The entity should embrace the monitoring relationship, being entirely transparent and open with information and risks, capability and performance. In return, monitors should support a supportive and co- operative relationships for monitoring, including an open sharing of concerns.

Where can my monitoring department get help?

The Commission and the Treasury are jointly responsible for the administration of the CEA. The Treasury administers Part 4 (Crown entity reporting and financial obligations) while the Commission administers all other parts of the CEA. The Public Service Act, Public Finance Act and CEA provide the Commission and the Treasury with powers to require the production of information from Crown entities to allow them to carry out their respective functions. These complement ministersʼ information rights under the CEA.

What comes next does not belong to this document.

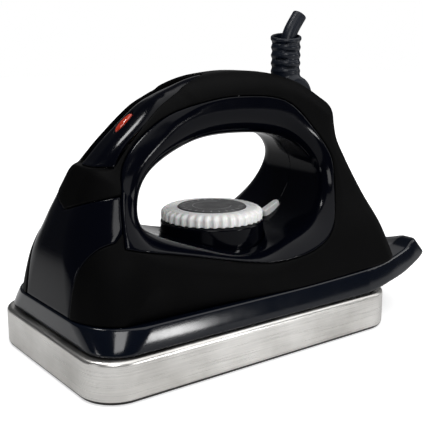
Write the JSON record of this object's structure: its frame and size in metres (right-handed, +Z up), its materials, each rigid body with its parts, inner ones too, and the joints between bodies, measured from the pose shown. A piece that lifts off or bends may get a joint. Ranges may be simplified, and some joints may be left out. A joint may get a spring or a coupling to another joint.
{
  "type": "waxing iron",
  "caption": "Waxing iron for skis: thick flat metal sole, black closed-handle housing, fluted heat dial under the handle, pilot lamp, upswept heel rest and tilting cord guard.",
  "frame": {"origin": "on the sole's flat bottom face and the centre plane, 75 mm behind the front edge, below the middle of the hand opening", "axes": "+X towards the nose, +Y towards the iron's left side, +Z up, away from the sole"},
  "size_m": [0.185, 0.092, 0.1402],
  "materials": {
    "sole_aluminium": "brushed satin, polished top edge",
    "heater_steel": "heat-tinted satin",
    "sheet_aluminium": "mill finish",
    "screw_steel": "zinc plated",
    "ceramic_white": "matte",
    "sheet_steel": "galvanised",
    "skirt_plastic": "gloss, heat resistant",
    "shell_plastic": "fine matte",
    "gloss_black": "gloss",
    "lens_red": "clear gloss",
    "lamp_glass": "clear",
    "resistor_body": "lacquered",
    "wire_heatproof": "matte",
    "knob_white": "semi-gloss",
    "disc_grey": "satin",
    "spring_steel": "satin",
    "brass_fittings": "plain",
    "bimetal": "satin",
    "contact_silver": "polished",
    "fuse_sleeving": "woven glass",
    "cord_rubber": "satin",
    "block_white": "matte",
    "wire_green_yellow": "satin",
    "wire_brown": "satin",
    "wire_blue": "satin"
  },
  "bodies": {
    "iron": {"sole_plate": "sole_aluminium", "heating_element": "heater_steel", "heater_clamp_plate": "sheet_aluminium", "clamp_plate_screws": "screw_steel", "heater_seals": "ceramic_white", "heater_pins": "screw_steel", "insulating_spacers": "ceramic_white", "sole_screws": "screw_steel", "heat_shield": "sheet_steel", "base_skirt": "skirt_plastic", "housing_screws": "screw_steel", "outer_shell": "shell_plastic", "nose_cover": "gloss_black", "lamp_cover": "gloss_black", "liner_left": "gloss_black", "liner_right": "gloss_black", "lamp_lens": "lens_red", "neon_lamp": "lamp_glass", "lamp_resistor": "resistor_body", "lamp_wires": "wire_heatproof", "dial_pedestal": "gloss_black", "dial_pointer": "knob_white", "thermostat_bracket": "screw_steel", "thermostat_screws": "screw_steel", "spindle_bush": "brass_fittings", "thermostat_base": "screw_steel", "bimetal_strip": "bimetal", "contact_leaves": "spring_steel", "contact_points": "contact_silver", "ceramic_washers": "ceramic_white", "stack_rivet": "screw_steel", "bimetal_bead": "ceramic_white", "terminal_tabs": "brass_fittings", "thermal_fuse": "screw_steel", "fuse_sleeve": "fuse_sleeving", "fuse_clip": "screw_steel", "fuse_clip_screw": "screw_steel", "cord_lead": "cord_rubber", "cord_clamp": "block_white", "cord_clamp_screws": "screw_steel", "terminal_block": "block_white", "terminal_screws": "brass_fittings", "block_screws": "screw_steel", "heater_wires": "wire_heatproof", "earth_link": "wire_green_yellow", "live_wire": "wire_brown", "earth_wire": "wire_green_yellow", "neutral_wire": "wire_blue"},
    "dial": {"dial_knob": "knob_white", "dial_disc": "disc_grey", "dial_clip": "spring_steel", "thermostat_spindle": "screw_steel"},
    "pin": {"setting_pin": "ceramic_white"},
    "guard": {"cord_guard": "cord_rubber", "power_cord": "cord_rubber", "cord_cores": "brass_fittings"}
  },
  "joints": [
    {"name": "dial_turn", "type": "hinge", "parent": "iron", "child": "dial", "pos_m": [-0.0073, 0, 0.052], "axis": [0, 0, 1], "range_deg": [-280, 0]},
    {"name": "setting_pin_travel", "type": "slide", "parent": "iron", "child": "pin", "axis": [0, 0, 1], "range_m": [-0.0006, 0]},
    {"name": "cord_guard_tilt", "type": "hinge", "parent": "iron", "child": "guard", "pos_m": [-0.05, 0, 0.1025], "axis": [0, 1, 0], "range_deg": [-50, 6]}
  ],
  "couplings": [
    {"joint": "setting_pin_travel", "follows": "dial_turn", "m_per_rad": 0.0001194}
  ]
}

The Commission can provide advice on matters covered in Parts 1, 2, 3 and 5 of the Act including matters relating to governance, board appointments, chief executive appointments and fees.

The Treasury can provide advice on performance measures and monitoring financial performance. Information on how the Treasury undertakes its monitoring role is available on its website.52 You can ask your monitoring department to review its practice in consultation with the Treasury.

Summary of levers for monitoring performance

The responsible ministerʼs key levers for monitoring performance are summarised below.

Figure 5: The responsible minister’s levers for monitoring performance

50The Treasury has the role of monitoring the Governmentʼs investment in companies and entities owned by the Crown, and can provide advice and good practice guidance to other monitors. See: Company and entity performance advice.

51Aligning this letter with expectations sent to Crown entity chairs will give the monitor time to adjust to any new requirements. Letters of expectations canvass the ministerʼs expectations for a Crown entityʼs strategic direction, governance and performance, and the ministerʼs specific priorities for the planning period. Letters of expectations are likely to be sent annually before the board starts preparing its SOI and/or SPE.

52See Company and entity performance advice.